I already mentioned this, but, repetition. You can only talk about shadows for so long before people start to be like, yeah yeah, get on with it.


So we've been with Raticon for more than a paragraph now and I still have absolutely no reason to care about him. I don't know why he's doing what he's doing, and I doubt that would endear me much to him - he has no personality so far and could be an emotionless robot ninja machine instead of a main character. Dat's bad.


invisible - again, proof-reading required. You've got quite a few off spots throughout. Run it through a spellchecker if you can't see them yourself... RPN itself has an automatic one in it's posting box thingy.


I do think you do remarkably well with kinetic descriptions.
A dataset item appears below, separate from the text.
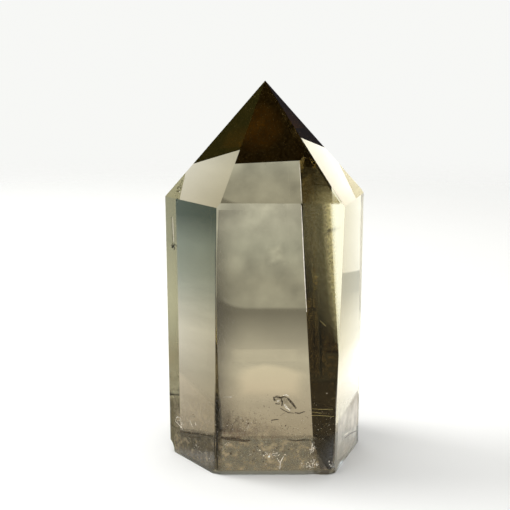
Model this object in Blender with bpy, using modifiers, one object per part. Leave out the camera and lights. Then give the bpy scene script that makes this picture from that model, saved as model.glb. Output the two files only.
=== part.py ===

A great many authors have trouble describing movement, action - you seem to have no such issue. It's easy to visualize, fluid, etc... The only thing lacking is, as I said before, character. I'm beginning to get bored, because even if you do something well you can only do it so long uninterrupted.


Ahah! Finally a little personality! It's not much, but it conveys a confident, smug man. See if you can get that across a bit sooner.


Bring back some of that reaction! Give us some insight to the main character's thought process, mention the buildup of excitement as everything goes so well, maybe a grin that comes to his face as not a one notices him... Again, I don't know why I'm supposed to care.


Quotes there! And ;later on, too - if they're muttering it, saying it, whatever-ing it quote it. You may notice it's been a while since my last comment - that's because I'm becoming engrossed. What you're doing differently here is providing a lot of personality, lots of people displaying reactions... Things like "They still had no clue who he was" make me care and that's good.


reception


I really like this description here. I can visualize it, it's exciting, and it's refreshing as well.


Yes - definitely write more. The biggest weakness here is that we are not hooked soon enough. For those of us that persevere, it's really quite interesting, but you need to intrigue us sooner, and not just with fancy descriptions. Make us care.


And definitely bring some of this commitment and talent to Seeding the universe~


I'd critique the other one, but one takes long enough... @.@
damn senpai
 
So... basically, I can add nothing remotely constructive or useful that wasn't just said better by Dusky and Grey *LOL* I completely 100% ditto their commentary. It's a good start, but it needs work - mostly cosmetic. Repeated words, the grammar elements that are missing, and a lack of description to some elements (the character), while others have too much (the shadows).


My only additional critique would be to watch that your prose always means something or adds something to the scene. If you're going to write about the night cloaking the streets, don't just write those words... Express it. Feel it. Make me feel it. Describe it. How does it feel? How does it look, smell, sound? Saying "the night cloaked the streets" is crayons in a coloring book - I want a masterpiece by Monet. I want to shut my eyes and be transported there - otherwise, there is legitimately no point in describing it at all.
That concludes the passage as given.